I'll just quote some of this review and then later probably some from the book:
... At the heart of the New Age movement is the phenomenon of mystical/occult experience, and, resulting from that, the quest for a permanent and com­plete state of mystical “Enlightenment.” Brooke presents case studies of three Indian “super gurus” who have probably been more widely regarded by New Agers as being enlightened than any other spiri­tual leaders of our time: the legendary Sai Baha [typo: should be "Baba"], the notorious Bhagwan Shree Rajneesh, and the recently deceased “power yogi,” Swami Muktananda.

Brooke provides interesting background concerning each of these “riders” spiritual odysseys. Culminating in what he terms the “Explosion” point, in which Enlightenment is achieved. He demonstrates that in each case the attainment of such a state required a deliberate annihilation of conscience and morality. Thus, by highlighting the evil that predictably concentrates in the most advanced cases of “Enlightenment,” Brooke brings into focus what New Age spirituality ultimately holds for the individ­ual as well as society.

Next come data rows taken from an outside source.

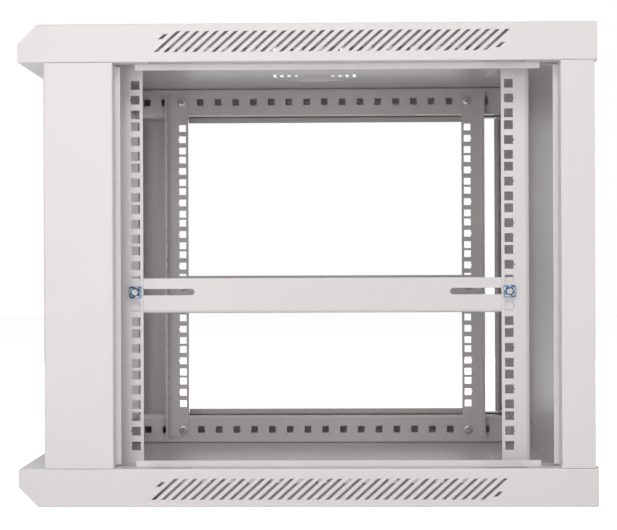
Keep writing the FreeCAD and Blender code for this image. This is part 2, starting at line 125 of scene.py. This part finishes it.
SHEETS = ["top_cover", "bottom_cover", "rear_panel"]
for side in ("right", "left"):
    SHEETS += ["front_column_" + side, "depth_bar_top_" + side, "depth_bar_bottom_" + side,
               "rail_front_" + side, "rail_rear_" + side, "support_rail_" + side]
coat = light_grey_powder_coat()
for name in SHEETS:
    nodes[name].data.materials.clear()
    nodes[name].data.materials.append(coat)

# Strips behind the vents. Thin folded strips, spot-welded under the upper flange of each depth bar
# (turned over below). Their leg stands behind the vents and keeps the bars' square holes dark.
STRIP_SHEET = 0.0012
STRIP_TO_WALL = 0.0200      # from the cover's side to the leg
STRIP_LEG = 0.0190
STRIP_INSET = 0.004         # from the bar's inner face to the strip's edge
STRIP_END = 0.003           # each strip ends this far before the bar's end
BAR_SHEET = 0.0015


def vent_strips():
    """All four strips: one folded section along the bar, then its copies, mirrored in Z and X."""
    low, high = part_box("depth_bar_top_right")
    top = high.z - BAR_SHEET
    inner, leg = low.x + STRIP_INSET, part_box("top_cover")[1].x - STRIP_TO_WALL
    section = [(inner, top), (leg, top), (leg, top - STRIP_LEG),
               (leg - STRIP_SHEET, top - STRIP_LEG), (leg - STRIP_SHEET, top - STRIP_SHEET),
               (inner, top - STRIP_SHEET)]
    bm = bmesh.new()
    face = bm.faces.new([bm.verts.new((x, low.y + STRIP_END, z)) for x, z in section])
    grown = bmesh.ops.extrude_face_region(bm, geom=[face], use_keep_orig=True)["geom"]
    bmesh.ops.translate(bm, vec=(0, high.y - low.y - 2 * STRIP_END, 0),
                        verts=[v for v in grown if isinstance(v, bmesh.types.BMVert)])
    corner = Vector((leg, 0, top))
    fold = [e for e in bm.edges if all((v.co.xz - corner.xz).length < 1e-6 for v in e.verts)]
    bmesh.ops.bevel(bm, geom=fold, offset=STRIP_SHEET, offset_type="OFFSET", segments=3,
                    profile=0.5, affect="EDGES", material=-1)
    # mirrored at the cabinet's middle height, and then both at its middle plane
    for axis, middle in ((2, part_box("top_cover")[1].z / 2), (0, 0)):
        mirror = Matrix.Identity(4)
        mirror[axis][axis] = -1
        mirror[axis][3] = 2 * middle
        copy = bmesh.ops.duplicate(bm, geom=bm.verts[:] + bm.edges[:] + bm.faces[:])["geom"]
        bmesh.ops.transform(bm, matrix=mirror,
                            verts=[v for v in copy if isinstance(v, bmesh.types.BMVert)])
    bmesh.ops.recalc_face_normals(bm, faces=bm.faces)
    mesh = bpy.data.meshes.new("vent_strips")
    bm.to_mesh(mesh)
    bm.free()
    mesh.materials.append(coat)
    strips = bpy.data.objects.new("vent_strips", mesh)
    bpy.context.scene.collection.objects.link(strips)
    return strips


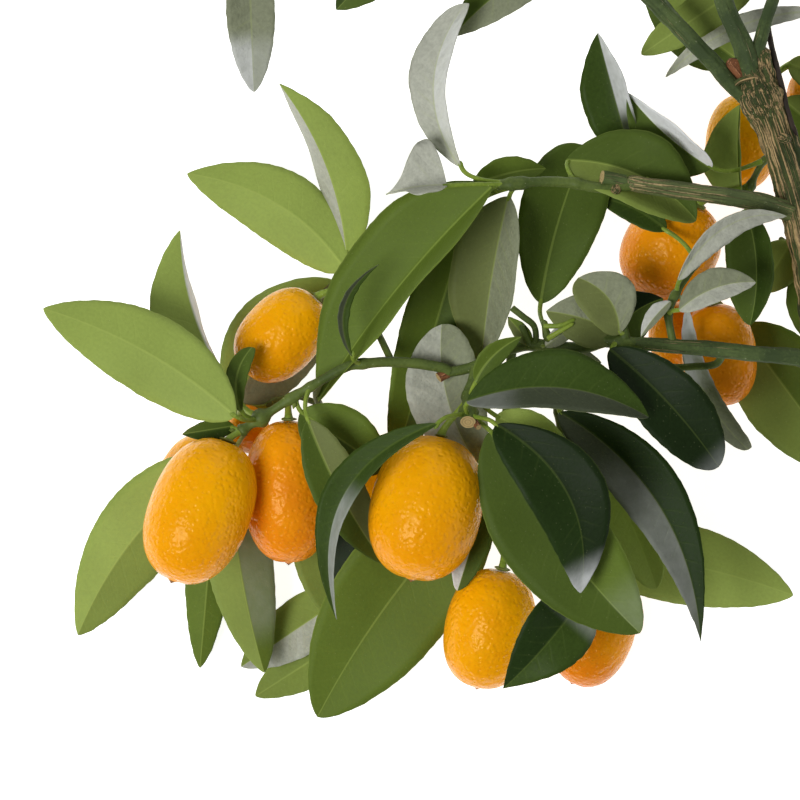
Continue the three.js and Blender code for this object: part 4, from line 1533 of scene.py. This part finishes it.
@dataclass(frozen=True)
class ShootMaker:
    """Geometry Nodes that turn polylines to round shoots with the relief of bark."""

    finishes: dict[Skin, bpy.types.Material]
    cut: bpy.types.Material
    lump_scale: float = 260.0
    full_relief_radius: float = 0.003

    def maker(self) -> Maker:
        """Builds the tree.

        Returns:
            The tree, with sides, the ridges' height, width and length and the lumps' height as
            named inputs.
        """
        graph = Maker("shoots")
        sides = graph.size("Sides", 16, "Int")
        height = graph.size("Ridge height", 0.0002)
        width = graph.size("Ridge width", 0.001)
        length = graph.size("Ridge length", 0.012)
        lump = graph.size("Lump height", 0.0002)
        circle = graph.out("GeometryNodeCurvePrimitiveCircle", {"Resolution": sides, "Radius": 1.0})
        ring = graph.keep(circle, "around", graph.out("GeometryNodeInputPosition"))
        rail = graph.out("GeometryNodeMeshToCurve", {"Mesh": graph.rows})
        run = graph.out("GeometryNodeSplineParameter", output="Length")
        rail = graph.keep(rail, "run", run, "FLOAT")
        girth = graph.read("girth")
        tube = graph.out("GeometryNodeCurveToMesh", {
            "Curve": rail, "Profile Curve": ring, "Scale": girth, "Fill Caps": True,
        })
        # The grain runs straight along each shoot, and the relief fades out on thin ones.
        x, y, _ = graph.split(graph.read_vector("around"))
        grain = graph.combine(x * girth, y * girth, graph.read("run") + graph.read("seed"))
        tube = graph.keep(tube, "grain", grain)
        local = graph.read_vector("grain")
        streak = grain_noise(graph, local, graph.combine(width, width, length))
        ridge = graph.ramp(streak, 0.36, 0.66)
        swell = graph.noise(local, self.lump_scale) - 0.5
        share = graph.math("MINIMUM", girth / self.full_relief_radius, 1.0)
        lift = ((ridge - 0.5) * height + swell * lump * 2.0) * share
        shoots = graph.move(tube, Offset=graph.out("GeometryNodeInputNormal") * lift)
        kind = graph.read("kind")
        for skin, material in self.finishes.items():
            shoots = graph.dress(shoots, material, graph.is_number(kind, skin.value))
        # A cap is the only face with more than four corners. It stays flat and shows the cut.
        corners = graph.out("GeometryNodeInputMeshFaceNeighbors", output="Vertex Count")
        cap = graph.math("GREATER_THAN", corners, 4.5)
        graph.close(graph.dress(shoots, self.cut, cap * graph.read("open_end")), 1.0 - cap)
        return graph


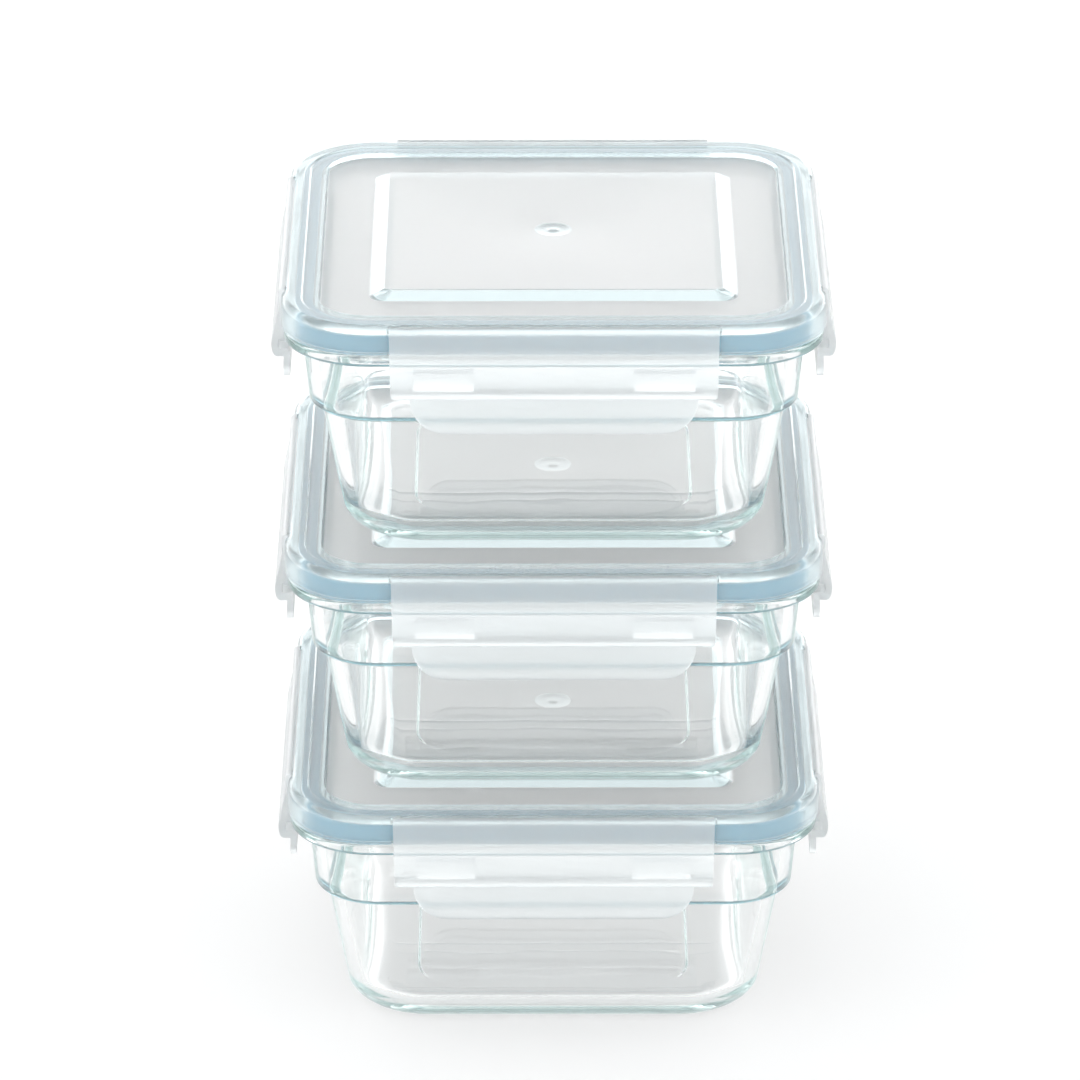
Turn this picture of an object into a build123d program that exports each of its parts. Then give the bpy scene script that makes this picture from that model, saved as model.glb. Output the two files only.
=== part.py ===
"""Three square glass food containers, each with a clip-on lid, stacked on top of each other.

Every container is a pressed-glass bowl, a translucent polypropylene lid, a silicone gasket
ring in the lid's groove, and four latch flaps that hook under the flange of the glass.
Units are millimetres. Z is up, the origin is at the middle of the stack's base, and the
front of each container faces -Y.
"""
import os

from build123d import *

os.makedirs("parts", exist_ok=True)

# ---- driving dimensions (mm); "half" is half the width of a square section ----

# stack
levels = ("bottom", "middle", "top")
stack_pitch = 75.5            # from one base to the next
corner_radius = 25.0          # plan radius at the lid's corners

# bowl, outside
base_half = 58.6              # where the side wall would meet the floor plane, unrounded
base_corner = 17.0
base_round = 10.5             # rounding between base and side wall
foot_recess_half = 40.0       # shallow push-up under the base
foot_recess_depth = 0.6
ledge_z = 43.4                # the outward step below the neck
body_half = 66.0              # side wall at the ledge
body_corner = 17.0
neck_low_half = 69.3
neck_low_corner = 19.0
neck_high_half = 70.9
neck_high_corner = 20.0
ledge_round = 1.6
flange_half = 76.3
flange_low_z = 62.6
flange_high_z = 66.2
flange_round = 1.3

# bowl, inside
floor_z = 4.6                 # thick glass base
cavity_low_half = 55.8
cavity_low_corner = 14.5
cavity_round = 8.0
cavity_step_z = 42.2          # the inside follows the ledge
cavity_body_half = 62.5
cavity_body_corner = 14.0
cavity_neck_half = 65.4
cavity_neck_corner = 15.0
mouth_half = 67.4
mouth_corner = 16.5
mouth_round = 1.0

# lid
lid_half = 77.0
lid_low_z = 66.6              # bottom of the skirt, just above the flange
lid_high_z = 75.0             # top of the raised rim
lid_edge_round = 2.4
tray_z = 73.3                 # sunk tray inside the rim
tray_low_half = 65.8
tray_high_half = 66.6
panel_thickness = 1.8
plug_half = 66.3              # wall that reaches down inside the mouth
plug_wall = 1.6
plug_low_z = 63.6
panel_foot_half = 52.2        # sloped border of the raised stacking panel
panel_foot_corner = 4.6
panel_top_half = 47.8
panel_top_corner = 0.8
panel_top_z = 75.4
gate_radius = 5.0             # dished mould gate in the middle of the panel
gate_depth = 0.5
gate_nub_radius = 0.8
latch_recess_half = 75.8      # the skirt steps back behind each latch
latch_recess_width = 93.4

# gasket and its groove
groove_inner_half = 67.7
groove_outer_half = 73.2
groove_high_z = 71.6
gasket_play = 0.05            # the ring is this much smaller than the groove on each side
gasket_low_z = 66.25          # rests on the flange
gasket_vent_half = 70.4       # narrow channels in the top and the underside of the ring
gasket_vent_width = 0.9
gasket_vent_depth = 1.0

# latch; u is the distance from the container's axis, measured outward
latch_half_width = 46.2
latch_low_half_width = 45.8
latch_inner_u = 76.1
latch_outer_u = 77.9
latch_bulge_u = 80.2
latch_shelf_z = 53.9          # bottom of the wide upper part
tab_half_width = 40.4
tab_low_z = 43.0
tab_corner = 10.0
hook_u = 74.0                 # reaches 2.3 under the flange
hook_high_z = 61.6            # 1 below the flange
hook_inner_x = 22.5
hook_outer_x = 39.5
latch_sides = {"front": 0, "right": 90, "back": 180, "left": 270}   # degrees about Z


def plan_corner(half):
    """Plan radius that keeps a wall parallel to the lid's rounded outline."""
    return corner_radius - (lid_half - half)


def block(z_low, half_low, corner_low, z_high, half_high, corner_high, mode=Mode.ADD):
    """Drafted square block with rounded corners, added to or cut from the open part."""
    with BuildSketch(Plane.XY.offset(z_low)) as low:
        RectangleRounded(2 * half_low, 2 * half_low, corner_low)
    with BuildSketch(Plane.XY.offset(z_high)) as high:
        RectangleRounded(2 * half_high, 2 * half_high, corner_high)
    loft(sections=[low.sketch.face(), high.sketch.face()], mode=mode)


def flat_edges(part, z_low, z_high):
    """Edges of a part that lie level, between two heights."""
    band = part.edges().filter_by_position(Axis.Z, z_low - 0.01, z_high + 0.01)
    return band.filter_by(lambda edge: edge.bounding_box().size.Z < 0.01)


def ring(z_low, z_high, inner_half, outer_half, mode=Mode.ADD):
    """Square ring that follows the lid's outline, added to or cut from the open part."""
    with BuildSketch(Plane.XY.offset(z_low)) as outline:
        RectangleRounded(2 * outer_half, 2 * outer_half, plan_corner(outer_half))
        RectangleRounded(2 * inner_half, 2 * inner_half, plan_corner(inner_half), mode=Mode.SUBTRACT)
    extrude(outline.sketch, amount=z_high - z_low, mode=mode)


# ---- bowl: body, neck and flange outside, stepped cavity inside ----
with BuildPart() as outer:
    block(0, base_half, base_corner, ledge_z, body_half, body_corner)
    fillet(outer.edges().group_by(Axis.Z)[0], base_round)
    block(ledge_z, neck_low_half, neck_low_corner, flange_low_z, neck_high_half, neck_high_corner)
    fillet(outer.faces().filter_by(Axis.Z).sort_by(Axis.Z)[1].outer_wire().edges(), ledge_round)
    block(
        flange_low_z, flange_half, plan_corner(flange_half),
        flange_high_z, flange_half, plan_corner(flange_half),
    )
    fillet(flat_edges(outer, flange_low_z, flange_high_z), flange_round)

# the cavity is a solid of its own first, so that its floor can be rounded
with BuildPart() as cavity:
    block(
        floor_z, cavity_low_half, cavity_low_corner,
        cavity_step_z, cavity_body_half, cavity_body_corner,
    )
    fillet(cavity.edges().group_by(Axis.Z)[0], cavity_round)
    block(
        cavity_step_z, cavity_neck_half, cavity_neck_corner,
        flange_high_z, mouth_half, mouth_corner,
    )
    fillet(cavity.faces().filter_by(Axis.Z).sort_by(Axis.Z)[1].outer_wire().edges(), ledge_round)

with BuildPart() as foot_recess:
    block(
        0, foot_recess_half, base_corner,
        foot_recess_depth, foot_recess_half - foot_recess_depth, base_corner - foot_recess_depth,
    )

with BuildPart() as bowl:
    add(outer.part)
    add(cavity.part, mode=Mode.SUBTRACT)
    add(foot_recess.part, mode=Mode.SUBTRACT)
    fillet(bowl.faces().sort_by(Axis.Z)[-1].inner_wires()[0].edges(), mouth_round)

# ---- lid: skirt and rim, sunk tray, raised stacking panel, plug wall, gasket groove ----
with BuildPart() as lid:
    lid_corner = plan_corner(lid_half)
    plug_corner = plan_corner(plug_half)
    inside_half = plug_half - plug_wall
    inside_corner = plan_corner(inside_half)
    block(lid_low_z, lid_half, lid_corner, lid_high_z, lid_half, lid_corner)
    fillet(lid.edges().group_by(Axis.Z)[-1], lid_edge_round)
    block(plug_low_z, plug_half, plug_corner, lid_low_z, plug_half, plug_corner)
    block(
        tray_z, tray_low_half, plan_corner(tray_low_half),
        lid_high_z, tray_high_half, plan_corner(tray_high_half), mode=Mode.SUBTRACT,
    )
    block(
        plug_low_z, inside_half, inside_corner,
        tray_z - panel_thickness, inside_half, inside_corner, mode=Mode.SUBTRACT,
    )
    # the panel stands up out of the tray, and its underside is hollow by the same height
    block(
        tray_z, panel_foot_half, panel_foot_corner,
        panel_top_z, panel_top_half, panel_top_corner,
    )
    block(
        tray_z - panel_thickness, panel_foot_half - panel_thickness, panel_foot_corner,
        panel_top_z - panel_thickness, panel_top_half - panel_thickness, panel_top_corner,
        mode=Mode.SUBTRACT,
    )
    ring(lid_low_z, groove_high_z, groove_inner_half, groove_outer_half, mode=Mode.SUBTRACT)
    # flat recess in the skirt behind each latch
    with BuildSketch(Plane.XY.offset(lid_low_z)):
        with PolarLocations(latch_recess_half, 4):
            Rectangle(lid_half, latch_recess_width, align=(Align.MIN, Align.CENTER))
    extrude(amount=lid_high_z - lid_low_z, mode=Mode.SUBTRACT)
    # dished gate mark with the stub of the gate in its middle
    with BuildSketch(Plane.XY.offset(panel_top_z)):
        Circle(gate_radius)
    extrude(amount=-gate_depth, taper=45, mode=Mode.SUBTRACT)
    with BuildSketch(Plane.XY.offset(panel_top_z - gate_depth)):
        Circle(gate_nub_radius)
    extrude(amount=gate_depth)

# ---- gasket: plain ring with a narrow channel in its top and in its underside ----
with BuildPart() as gasket:
    gasket_high_z = groove_high_z - gasket_play
    channel_half = gasket_vent_half + gasket_vent_width / 2
    ring(gasket_low_z, gasket_high_z, groove_inner_half + gasket_play, groove_outer_half - gasket_play)
    ring(
        gasket_high_z - gasket_vent_depth, gasket_high_z,
        channel_half - gasket_vent_width, channel_half, mode=Mode.SUBTRACT,
    )
    ring(
        gasket_low_z, gasket_low_z + gasket_vent_depth,
        channel_half - gasket_vent_width, channel_half, mode=Mode.SUBTRACT,
    )

# ---- front latch: thin bulging flap, shelf under it, pull tab, and two hooks on its back ----
with BuildPart() as latch:
    # section across the latch, drawn in the YZ plane with the outside towards -Y
    with BuildSketch(Plane.YZ):
        with BuildLine():
            FilletPolyline(
                (-latch_inner_u, lid_high_z),
                (-latch_outer_u, lid_high_z),
                (-latch_outer_u, 69.0),
                (-latch_bulge_u, 58.5),
                (-latch_bulge_u + 0.8, latch_shelf_z),
                (-76.8, latch_shelf_z),
                (-77.1, tab_low_z),
                (-75.3, tab_low_z),
                (-74.9, 56.4),
                (-78.1, 56.4),
                (-78.3, 58.0),
                (-76.7, 65.6),
                (-latch_inner_u, 68.4),
                radius=(0.3, 1.4, 6.0, 2.4, 1.0, 0.5, 0.6, 0.6, 0.8, 0.5, 1.5, 2.0, 0.0),
                close=True,
            )
        make_face()
    extrude(amount=latch_half_width, both=True)
    with BuildSketch(Plane.YZ.offset(hook_inner_x)):
        with BuildLine():
            FilletPolyline(
                (-78.4, hook_high_z),
                (-hook_u, hook_high_z),
                (-hook_u, 60.2),
                (-75.0, 57.0),
                (-75.2, 55.4),
                (-78.4, 55.4),
                radius=0.3,
                close=True,
            )
        make_face()
    extrude(amount=hook_outer_x - hook_inner_x)
    mirror(about=Plane.YZ)
    # front outline: square-cornered flap above, narrower tab with round corners below
    with BuildSketch(Plane.XZ.offset(hook_u - 2)) as front_view:
        with BuildLine():
            Polyline(
                (-latch_half_width, lid_high_z),
                (latch_half_width, lid_high_z),
                (latch_low_half_width, latch_shelf_z),
                (tab_half_width, latch_shelf_z),
                (tab_half_width, tab_low_z),
                (-tab_half_width, tab_low_z),
                (-tab_half_width, latch_shelf_z),
                (-latch_low_half_width, latch_shelf_z),
                close=True,
            )
        make_face()
        fillet(front_view.vertices().group_by(Axis.Y)[0], tab_corner)
    extrude(amount=latch_bulge_u - hook_u + 4, mode=Mode.INTERSECT)


def export_piece(shape, name, height, turn=0):
    """Write one piece of the stack: a copy of a shape, lifted and turned about Z."""
    piece = Location((0, 0, height), (0, 0, turn)) * shape
    piece.label = name
    export_step(piece, f"parts/{name}.step")


# ---- the stack: the same seven pieces on every level ----
for index, level in enumerate(levels):
    base_z = index * stack_pitch
    export_piece(bowl.part, f"{level}_bowl", base_z)
    export_piece(lid.part, f"{level}_lid", base_z)
    export_piece(gasket.part, f"{level}_gasket", base_z)
    for side, turn in latch_sides.items():
        export_piece(latch.part, f"{level}_latch_{side}", base_z, turn)

print("volumes, cm3:")
for name, shape in (("bowl", bowl), ("lid", lid), ("gasket", gasket), ("latch", latch)):
    print(f"  {name} {shape.part.volume / 1000:.1f}")
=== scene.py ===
# %% [markdown]
# # A stack of three glass food containers
# Each container is a pressed-glass bowl with a clip-on lid. The lid is one moulding of translucent
# polypropylene: a raised rim, a sunk tray, a raised panel for the container above, and four latch
# flaps on thin film hinges. A pale blue silicone ring sits in a groove under the rim.
# The CAD model is loaded first. It fixes every size and every moving body, so the pieces made here
# take their places from its boxes.

# %% Load the CAD frame
import math

import bmesh
import bpy
from mathutils import Matrix, Vector


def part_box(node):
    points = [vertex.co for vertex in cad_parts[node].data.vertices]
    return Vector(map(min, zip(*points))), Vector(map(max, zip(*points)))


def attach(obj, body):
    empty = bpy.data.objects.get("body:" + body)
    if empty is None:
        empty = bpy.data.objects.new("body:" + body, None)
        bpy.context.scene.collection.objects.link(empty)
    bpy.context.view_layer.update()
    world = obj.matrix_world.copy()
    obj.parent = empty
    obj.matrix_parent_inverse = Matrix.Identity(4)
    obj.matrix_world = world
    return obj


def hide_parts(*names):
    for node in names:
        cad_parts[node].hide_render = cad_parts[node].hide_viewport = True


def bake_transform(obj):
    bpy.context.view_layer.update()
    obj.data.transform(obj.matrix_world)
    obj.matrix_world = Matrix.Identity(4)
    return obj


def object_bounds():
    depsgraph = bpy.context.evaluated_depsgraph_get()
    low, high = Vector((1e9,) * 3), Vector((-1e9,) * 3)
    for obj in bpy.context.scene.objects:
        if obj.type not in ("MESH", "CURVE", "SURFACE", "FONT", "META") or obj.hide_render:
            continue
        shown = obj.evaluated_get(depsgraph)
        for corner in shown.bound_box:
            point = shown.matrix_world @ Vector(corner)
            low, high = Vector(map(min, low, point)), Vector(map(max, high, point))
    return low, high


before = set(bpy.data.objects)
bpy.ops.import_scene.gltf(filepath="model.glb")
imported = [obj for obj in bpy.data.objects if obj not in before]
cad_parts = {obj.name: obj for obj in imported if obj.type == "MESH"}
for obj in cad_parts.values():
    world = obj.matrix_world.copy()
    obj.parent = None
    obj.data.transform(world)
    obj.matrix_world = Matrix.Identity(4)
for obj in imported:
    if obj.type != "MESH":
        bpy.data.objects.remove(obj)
cad_box = [list(corner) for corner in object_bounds()]
print("CAD box:", cad_box)

# %% [markdown]
# All three containers are alike, so one is modelled and then copied to each level. The height of
# a level is where its bowl stands in the CAD model. Lengths below are written in millimetres and
# turned into Blender's metres by one constant, because millimetres are easier to read.

# %% Levels and sides
MM = 0.001
LEVELS = ("bottom", "middle", "top")
SIDES = {"front": 0, "right": 90, "back": 180, "left": 270}
level_z = {level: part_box(f"{level}_bowl")[0][2] for level in LEVELS}
lid_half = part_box("bottom_lid")[1][0] / MM
lid_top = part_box("bottom_latch_front")[1][2] / MM
panel_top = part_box("bottom_lid")[1][2] / MM
print("levels at", level_z, "lid half width", lid_half, "rim top", lid_top, "panel top", panel_top)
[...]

Second, Brooke writes with the authority and insight of one who has been there, both externally and internally. Externally, in India during 1969-71 he served in the inner circle of Sai Baba — his most privi­leged Western disciple. Internally, he him­self had journeyed far on the mystical path, reaching the very threshold of Enlightenment (where he was continually kept back by encountering something “unbelievably sinister to my deepest feel­ing”).

A third quality which distinguishes Riders is that it is written for the unbeliever, in secular style, as few Christian books have been. Thus, its chief value lies in its utility as a book to give non-Christians who are on the mystical path. While most Christian books would alienate them, this one will most likely intrigue them.

The book also offers insight to Christian readers. A particularly provocative feature is its profound analysis of the Enlight­enment experience. The author probes deeply into its spiritual nature and poten­tial eschatological significance.

Tuesday, May 3, 2011

Ex-Disciple of Sai Baba: The Deception of "Higher Consciousness"

I can't afford books these days, but sometimes the ads for them carry enough information to be useful.

Tal Brooke who is President of Spiritual Counterfeits Project in Berkeley, California, spent a few years in India in the late sixties or early seventies as a disciple of the guru Sai Baba who recently died. While in India he was converted to Christ and then came back to the US where he joined the SCP and wrote a book about his experiences in Sai Baba's ashram (Avatar of Night), as well as other books about the spread of a dark deceptive spirituality that has been growing through the influence of eastern religions and New Age teachings.

Here is the blurb for a recent book from the SCP website:
RIDERS OF THE COSMIC CIRCUIT
by Tal Brooke

A Rider of the Cosmic Circuit is one who emerges from that rare explosion into superconsciousness called enlightenment, an exalted state attained by a mere fraction down the ages. Family and friends do not recognize him, for the Rider has changed on a fundamental level. Claiming Godhood, the Rider operates behind an unreadable face, manipulating the buttons of human reaction within those who believe his claim to deity. But his outer form masks an unknowable intelligence. Who is he really?

To the ordinary mind, enlightenment is like a black hole in deep space whose event horizon descends into unknowable blackness. What measuring stick can the normal mind use to judge those who claim to be enlightened and One with God. How can you judge one who claims to be as beyond ordinary human consciousness as it surpasses that of the ant?

The author, Tal Brooke spent years in India and came right up to the mouth of the flame. He himself was being [pr]epared for a leap into superconsciousness by India's premier godman, Sai Baba. Then he spotted a crack in the cosmic puzzle (the full story is in his intimate account, Avatar of Night.).

RIDERS OFTHE COSMIC CIRCUIT explores this deepest of conundrums and asks: Is there a dark side to superconsciousness? Does it have motives beyond the reach of most people? Is it capable of deception and evil? And is there any kind of pattern or map we can use to interpret this alien terrain of the metapsychology of cosmic consciousness? Indeed, is so-called superconsciousness in reality a state of perfect possession? And what is it that possesses the human host who has willfully abandoned the controls of his soul and mind in this all-or-none quest for Godhood?
I have to admit that sometimes Tal Brooke's writing (I assume this is his) is as mystifying as the descriptions of such things by the practitioners themselves. "Changed on a fundamental level" means what in simple descriptive terms? And I do have to ask: What exactly is this superconsciousness conscious OF? Puhleeze, this whole black hole darkness metaphor conveys exactly nothing. Is it really impossible for someone who has this experience to say something coherent about it?

But in response to his last paragraph I just wanted to say that a believer in the Bible should have no doubt: any supposed superconsciousness is imparted by demon spirits that possess the mind of the practitioner. Demon spirits or fallen angels no doubt do possess a higher, or at least different, mind than we do, and they are capable of much illusion and deception. There is simply no other explanation if you believe the Bible.

People who have become involved in these practices need to be set free, and only Jesus Christ is capable of setting them free.

"All who call upon the Name of the Lord shall be saved."